>>>

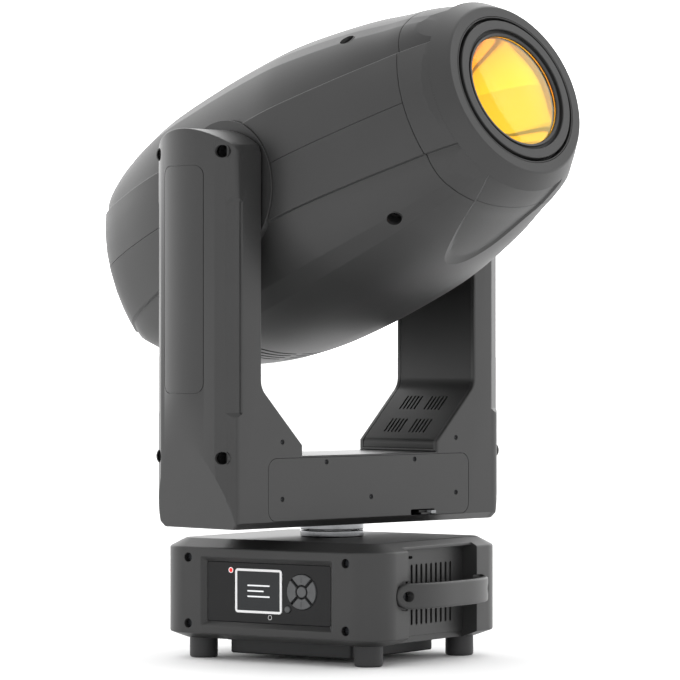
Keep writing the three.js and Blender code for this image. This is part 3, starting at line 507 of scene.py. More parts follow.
SHELL_PLASTIC = MouldedPlastic("moulded_shell", Slot.SHELL, "#272727", "#2b2b2b")
YOKE_PLASTIC = MouldedPlastic("moulded_yoke", Slot.YOKE, "#282828", "#2c2c2c", roughness=0.34)
DARK_PLASTIC = MouldedPlastic("moulded_dark", Slot.DARK, "#121212", "#151515", roughness=0.42)
# Near-black used as painted shade: sheets, discs and rings set in slots, gaps and grooves that are
# only in shade.
SHADE_BLACK = MouldedPlastic("painted_shade_black", Slot.DARK, "#060606", "#080808", roughness=0.6)
KEY_PLASTIC = MouldedPlastic("moulded_key", Slot.KEY, "#4b4c4d", "#515253", roughness=0.4)
PALE_TAB = MouldedPlastic("moulded_tab", Slot.KEY, "#8b8d8f", "#939597", roughness=0.4)
FOOT_RUBBER = MouldedPlastic("moulded_rubber", Slot.RUBBER, "#2b2b2c", "#2f2f30", roughness=0.6)
BELT_RUBBER = MouldedPlastic("belt_rubber", Slot.BELT, "#141414", "#181818", roughness=0.7)
PANEL_FACE = GlossPlate("printed_panel", Slot.GLOSS, "#101011", specular=0.25)
SOCKET_BLACK = GlossPlate("socket_black", Slot.GLOSS, "#0c0c0d", roughness=0.3)
SCREEN_FACE = GlossPlate("screen_glass", Slot.SCREEN, "#26282a", specular=0.25)
PRINT_WHITE = GlossPlate("printed_white", Slot.SCREEN, "#f2f2f2", roughness=0.4)
BOARD_GREEN = GlossPlate("solder_mask", Slot.BOARD, "#1d4a2e", roughness=0.35)
COLLAR_STEEL = Metal("polished_steel", Slot.COLLAR, "#8c8d8f", roughness=0.2)
ZINC_SHEET = Metal("zinc_plate", Slot.ZINC, "#9ea1a4", roughness=0.38)
ALUMINIUM = Metal("turned_aluminium", Slot.ALUMINIUM, "#b9bbbd", roughness=0.3)
BLACK_SCREW = Metal("blackened_steel", Slot.BLACK_STEEL, "#2c2d2f", roughness=0.34)
BLACK_STEEL = MouldedPlastic("painted_steel", Slot.BLACK_STEEL, "#242526", "#28292a", roughness=0.5)
CLEAR_GLASS = OpticalGlass("clear_glass", Slot.CLEAR, "#f4f7f8")
AMBER_GLASS = OpticalGlass("amber_glass", Slot.AMBER, "#fff2c4")
RED_LIGHT = Glow("red_light", Slot.SCREEN, "#ff1410", strength=1.2)
SCREEN_MARK = Glow("screen_mark", Slot.SCREEN, "#d8dadc", strength=0.4)


# ---------------------------------------------------------------------------------------------
# Shapes, in millimetres
# ---------------------------------------------------------------------------------------------


def turn_to(axis: Axis) -> Matrix:
    """Gives the matrix that lays a flat outline's normal along an axis.

    Args:
        axis: Where the outline's normal goes. An outline on Z is read as (x, y), on Y as
            (x, z) and on X as (y, z).

    Returns:
        The turn, as a 4 by 4 matrix.
    """
    if axis is Axis.X:
        return Matrix(((0, 0, 1, 0), (1, 0, 0, 0), (0, 1, 0, 0), (0, 0, 0, 1)))
    if axis is Axis.Y:
        return Matrix(((1, 0, 0, 0), (0, 0, 1, 0), (0, 1, 0, 0), (0, 0, 0, 1)))
    return Matrix.Identity(4)


def face_outwards(bm: bmesh.types.BMesh) -> bmesh.types.BMesh:
    """Merges doubles and points all faces outwards.

    Args:
        bm: The shape.

    Returns:
        The same shape.
    """
    bmesh.ops.remove_doubles(bm, verts=bm.verts, dist=0.005)
    bmesh.ops.recalc_face_normals(bm, faces=bm.faces)
    return bm


def block(low: Sequence[float], high: Sequence[float]) -> bmesh.types.BMesh:
    """Makes a box from its two corners.

    Args:
        low: Corner with the lowest coordinates.
        high: Corner with the highest.

    Returns:
        A closed box.
    """
    bm = bmesh.new()
    size = Vector(high) - Vector(low)
    middle = (Vector(high) + Vector(low)) / 2
    stretch = Matrix.Diagonal((*size, 1))
    bmesh.ops.create_cube(bm, size=1, matrix=Matrix.Translation(middle) @ stretch)
    return bm


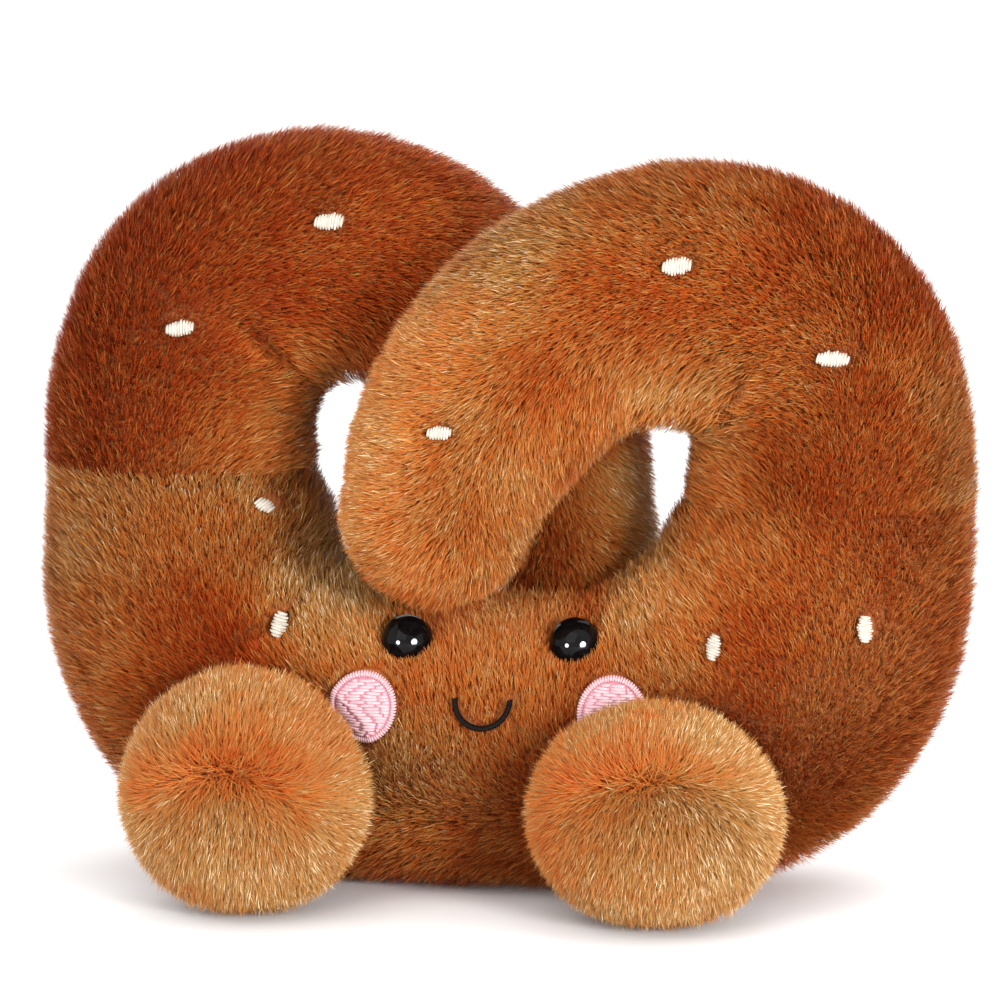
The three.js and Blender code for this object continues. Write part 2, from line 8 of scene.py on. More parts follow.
import bpy
import numpy as np
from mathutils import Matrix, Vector


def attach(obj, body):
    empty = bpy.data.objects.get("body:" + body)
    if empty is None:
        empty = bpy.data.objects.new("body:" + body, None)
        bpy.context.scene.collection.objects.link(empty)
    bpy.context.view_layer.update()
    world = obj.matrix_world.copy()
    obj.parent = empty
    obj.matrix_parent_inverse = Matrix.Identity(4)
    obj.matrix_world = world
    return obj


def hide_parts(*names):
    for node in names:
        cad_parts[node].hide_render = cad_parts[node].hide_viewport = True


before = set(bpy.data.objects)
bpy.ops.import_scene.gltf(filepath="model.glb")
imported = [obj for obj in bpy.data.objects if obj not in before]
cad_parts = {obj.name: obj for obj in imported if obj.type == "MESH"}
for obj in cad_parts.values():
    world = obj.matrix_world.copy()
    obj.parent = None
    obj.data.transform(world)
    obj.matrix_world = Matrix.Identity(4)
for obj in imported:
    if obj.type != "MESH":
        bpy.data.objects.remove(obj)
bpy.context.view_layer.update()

# ------------------------------------------------------------------------------------------------ stuffed parts
# The toy is a fat curved bowl with two loop arms that cross and lie on it, and two round feet. Each is a sewn fur
# bag filled tight with fibre, so its shape is a round tube or ball, flat only where it presses on a neighbour or on
# the ground.

MM = 0.001
ORIGIN = np.array([0.8, 9.4, 0.0])  # the middle of the bowl, seen from the CAD frame
GAP = 0.3  # between pieces that touch
PRESS = 0.035  # half the clearance of two pressed parts, as a share of their half thickness
BEND_FILL = 1.0  # the most of a bend's radius that is filled on its inner side
FREE_SHARE = 0.4  # the share of an arm, from its seam, that never meets the bowl
LEAST_REACH = 0.2  # the least share of a ray that a neighbour leaves
TUBE_ROWS, CAP_ROWS, BALL_ROWS, COLUMNS = 150, 12, 64, 96

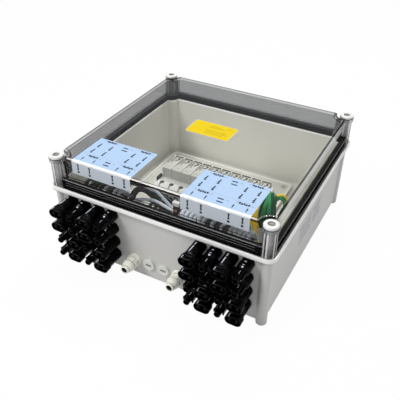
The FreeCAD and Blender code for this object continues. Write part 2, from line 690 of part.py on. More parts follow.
def build_plate():
    """Mounting plate with a raised border, held by four pan head screws."""
    width = "(" + PLATE_LEFT + " + " + PLATE_RIGHT + ")"
    depth = "(2 * " + PLATE_DEPTH + ")"
    at = ("-1 * " + PLATE_LEFT, "-1 * " + PLATE_DEPTH, PLATE_BOTTOM)
    slab = block("plate_slab", (width, depth, "plate_thickness + plate_lip_height"), at)
    slab = bevelled("plate_cornered", slab, "plate_corner",
                    lambda edge: edge.BoundBox.ZLength > size("plate_thickness"))
    tray = block("plate_tray", (width + " - 2 * plate_lip", depth + " - 2 * plate_lip", "plate_lip_height + 1"),
                 ("plate_lip - " + PLATE_LEFT, "plate_lip - " + PLATE_DEPTH, PLATE_TOP))
    tray = bevelled("plate_tray_cornered", tray, "tray_corner",
                    lambda edge: edge.BoundBox.ZLength > size("plate_lip_height"))
    holes = []
    screws = []
    for index, (x, y) in enumerate(boss_places()):
        holes.append(prism("plate_hole_%d" % index, 6, "plate_screw_radius + plate_hole_gap", "plate_thickness + 2",
                           (x, y, PLATE_BOTTOM + " - 1")))
        shank = prism("plate_shank_%d" % index, 6, "plate_screw_radius", "plate_screw_length + plate_thickness + 1",
                      (x, y, PLATE_BOTTOM + " - plate_screw_length"))
        head = prism("plate_head_%d" % index, 6, "plate_screw_head", "plate_screw_head_height", (x, y, PLATE_TOP))
        screws.append(fuse("plate_screw_%d" % index, [shank, head]))
    node(cut("plate", slab, [tray] + holes), "mounting_plate")
    compound = doc.addObject("Part::Compound", "plate_screws_group")
    compound.Links = screws
    node(compound, "plate_screws")


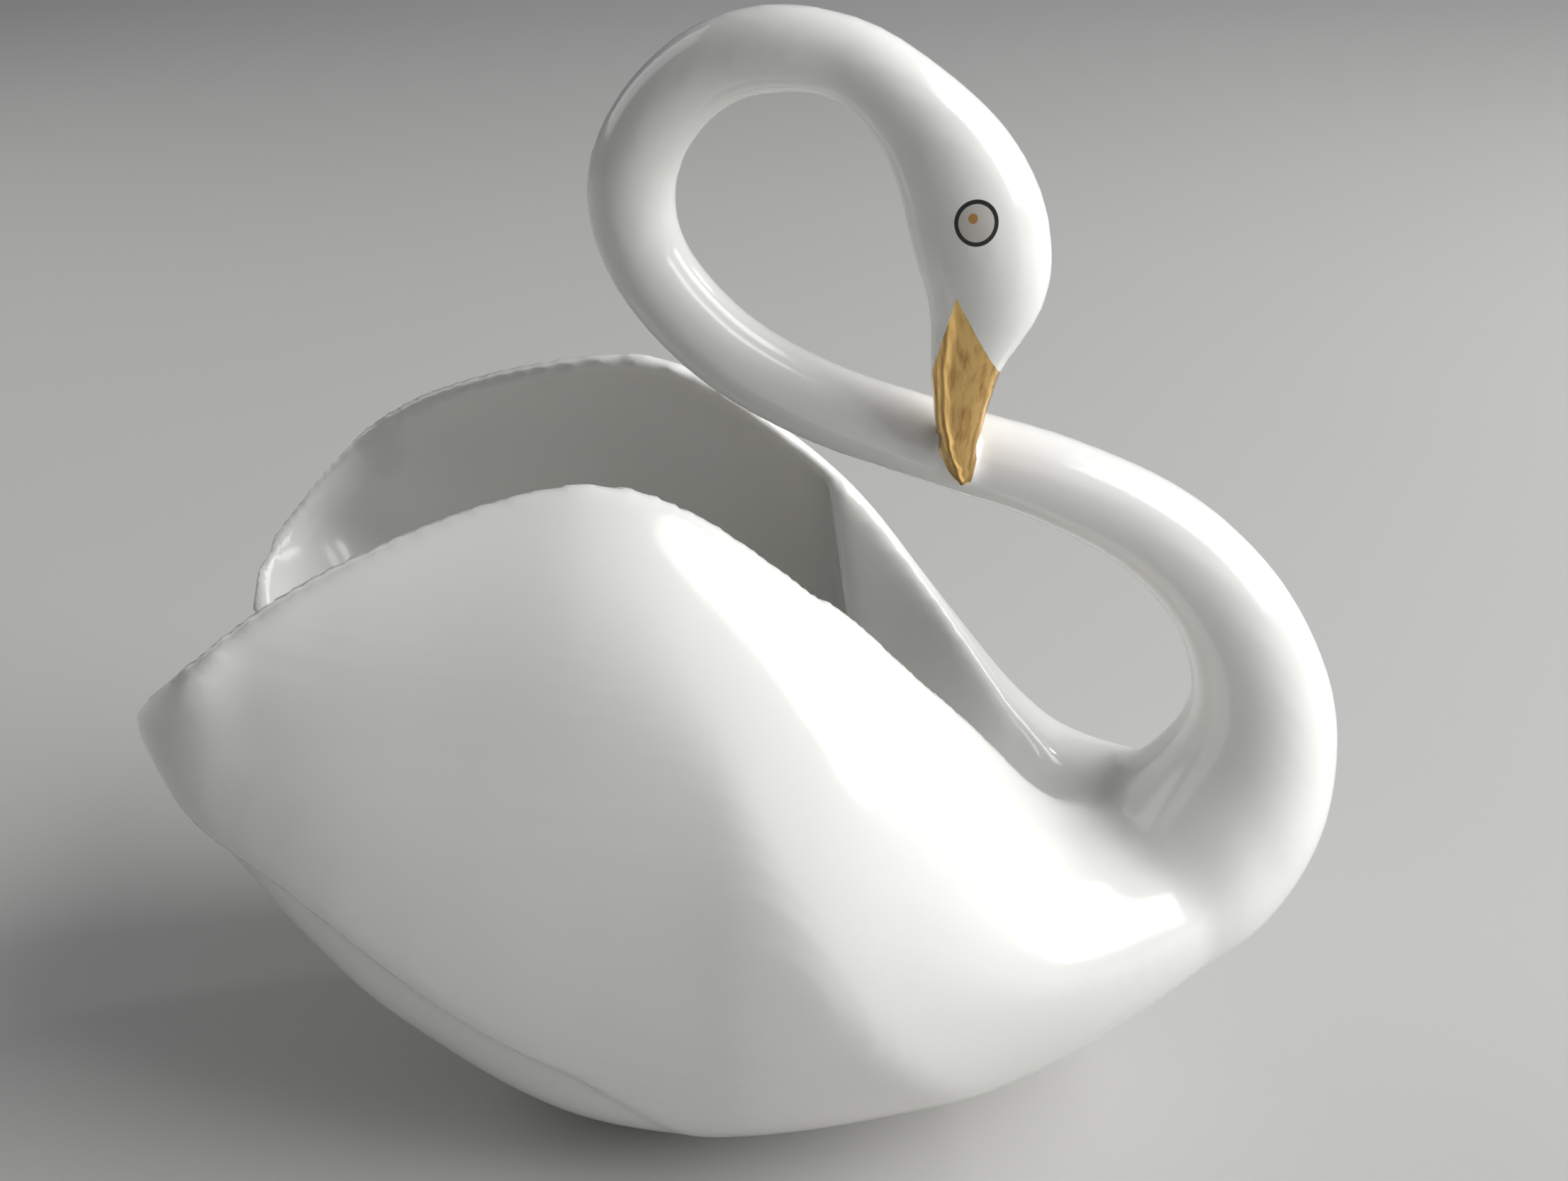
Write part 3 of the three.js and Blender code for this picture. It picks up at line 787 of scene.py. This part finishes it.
def body_parts(s):
    """The solids that are joined and cut to make the swan."""
    def flush(x, side, z):
        """The wings reach the outer surface."""
        return 0

    def inside_wings(x, side, z):
        """The bowl lies inside the wings."""
        return bowl_inset(x, side, s)

    long, high, wide = s.length, s.height, s.width
    edge_x = np.linspace(WING_EDGE_BACK, WING_EDGE_FRONT, EDGE_POINTS)
    edge = [(x * long, wing_edge(x) * high) for x in edge_x]
    edge += [(long, edge[-1][1]), (long, 2 * high), (-long, 2 * high), (-long, edge[0][1])]
    crest_x = np.linspace(OPENING_BACK, OPENING_FRONT, RIM_POINTS)
    crest = [(x * long, rim_height(x) * high) for x in crest_x]
    crest += [(OPENING_FRONT * long, 2 * high), (OPENING_BACK * long, 2 * high)]
    half = s.tail_notch / 2
    notch = [
        (a * half, (NOTCH_FLOOR + (NOTCH_TOP - NOTCH_FLOOR) * a * a) * high)
        for a in np.linspace(-1, 1, VALLEY_POINTS)
    ]
    notch += [(half, 2 * high), (-half, 2 * high)]
    notch_rings = [[(x, y, z) for y, z in notch] for x in (-long, NOTCH_FRONT * long)]
    oval = np.linspace(0, 2 * math.pi, OVAL_POINTS, endpoint=False)
    foot = [
        (s.foot_middle + s.foot_length / 2 * math.cos(t), s.foot_width / 2 * math.sin(t))
        for t in oval
    ]
    foot_depth = (s.foot_sink, s.foot_sink + FOOT_DEPTH * s.wall)
    below = [(-wide * 2, -wide), (wide * 2, -wide), (wide * 2, wide), (-wide * 2, wide)]
    return {
        "Wings": egg("wings", s, (BACK, FRONT), flush, (0, 0), WING_COUNTS),
        "Wing region": prism("wing_region", edge, (-wide, wide), "side"),
        "Bowl": egg(
            "bowl", s, (BACK, BOWL_FRONT), inside_wings, (0, 0), BOWL_COUNTS, lambda x: BOWL_TOP
        ),
        "Foot": prism("foot", foot, foot_depth, "plan"),
        "Opening": prism("opening", crest, (-wide, wide), "side"),
        "Notch": skin("notch", notch_rings),
        "Below foot": prism("below_foot", below, (-high, s.foot_sink), "plan"),
    }


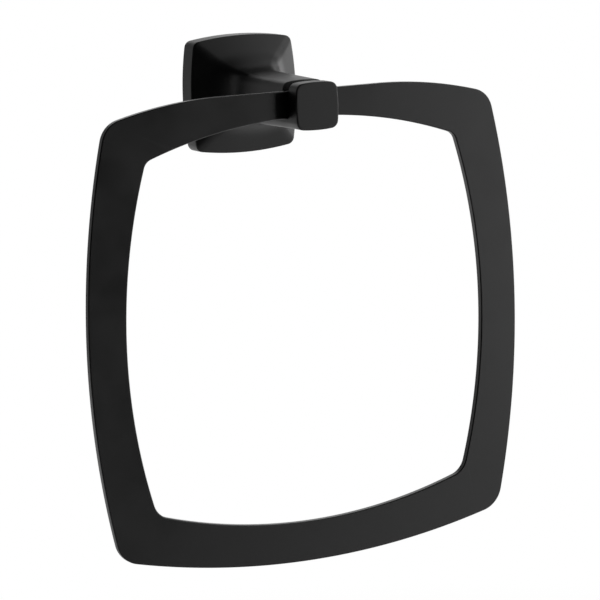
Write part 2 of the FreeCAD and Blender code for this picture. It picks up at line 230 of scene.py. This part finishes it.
def cut_slot(mesh):
    """Open the slot for the ring: split the skin along its walls and floor, then wall it in."""
    lean = (SLOT_HALF_MOUTH - SLOT_HALF_FLOOR) / (HEAD[0] + SLOT_FLOOR_DROP)
    walls = []
    for side in (-1, 1):
        place = Vector((0, -SLOT_DEPTH + side * SLOT_HALF_FLOOR, -SLOT_FLOOR_DROP))
        walls.append((place, Vector((0, side, -lean)).normalized()))
    floor = (Vector((0, 0, -SLOT_FLOOR_DROP)), Vector((0, 0, 1)))
    for place, normal in walls + [floor]:
        near = [face for face in mesh.faces
                if abs(face.calc_center_median().y + SLOT_DEPTH) < SLOT_CUT_REACH]
        edges = {edge for face in near for edge in face.edges}
        verts = {vert for face in near for vert in face.verts}
        bmesh.ops.bisect_plane(
            mesh, geom=near + list(edges) + list(verts), dist=ON_PLANE / 10,
            plane_co=place, plane_no=normal)
    inside = []
    for face in mesh.faces:
        middle = face.calc_center_median()
        between_walls = all((middle - place).dot(normal) < 0 for place, normal in walls)
        if between_walls and middle.z > -SLOT_FLOOR_DROP:
            inside.append(face)
    bmesh.ops.delete(mesh, geom=inside, context="FACES")
    rim = [edge for edge in mesh.edges if edge.is_boundary]
    rim_verts = [vert for edge in rim for vert in edge.verts]
    feet = []
    for wall in walls:
        corners = [vert for vert in rim_verts if lies_on(vert, wall) and lies_on(vert, floor)]
        left = next(vert for vert in corners if vert.co.x < 0)
        right = next(vert for vert in corners if vert.co.x > 0)
        feet.append(mesh.edges.new((left, right)))
    for wall, foot in zip(walls, feet):
        bmesh.ops.contextual_create(mesh, geom=edges_on(rim, wall) + [foot])
    bmesh.ops.contextual_create(mesh, geom=edges_on(rim, floor) + feet)
    bmesh.ops.recalc_face_normals(mesh, faces=mesh.faces)
    bmesh.ops.bevel(
        mesh, geom=rim, offset=SLOT_EDGE, offset_type="OFFSET", segments=3, profile=0.5,
        affect="EDGES", clamp_overlap=True)


def prism(profile, half_width):
    """A bar along X with a profile of (y, z) corners."""
    mesh = bmesh.new()
    ends = [[mesh.verts.new((side * half_width, y, z)) for y, z in profile] for side in (-1, 1)]
    count = len(profile)
    mesh.faces.new(ends[0])
    mesh.faces.new(list(reversed(ends[1])))
    for index in range(count):
        after = (index + 1) % count
        mesh.faces.new((ends[0][after], ends[0][index], ends[1][index], ends[1][after]))
    bmesh.ops.recalc_face_normals(mesh, faces=mesh.faces)
    return mesh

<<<

Within the material above, transcribe exactly the lines that run from the line holding "The three.js and Blender code for this object" through the line holding "bpy.context.scene.collection.objects.link(empty)".

▶ _Solved problem_
The three.js and Blender code for this object continues. Write part 2, from line 8 of scene.py on. More parts follow.
import bpy
import numpy as np
from mathutils import Matrix, Vector


def attach(obj, body):
    empty = bpy.data.objects.get("body:" + body)
    if empty is None:
        empty = bpy.data.objects.new("body:" + body, None)
        bpy.context.scene.collection.objects.link(empty)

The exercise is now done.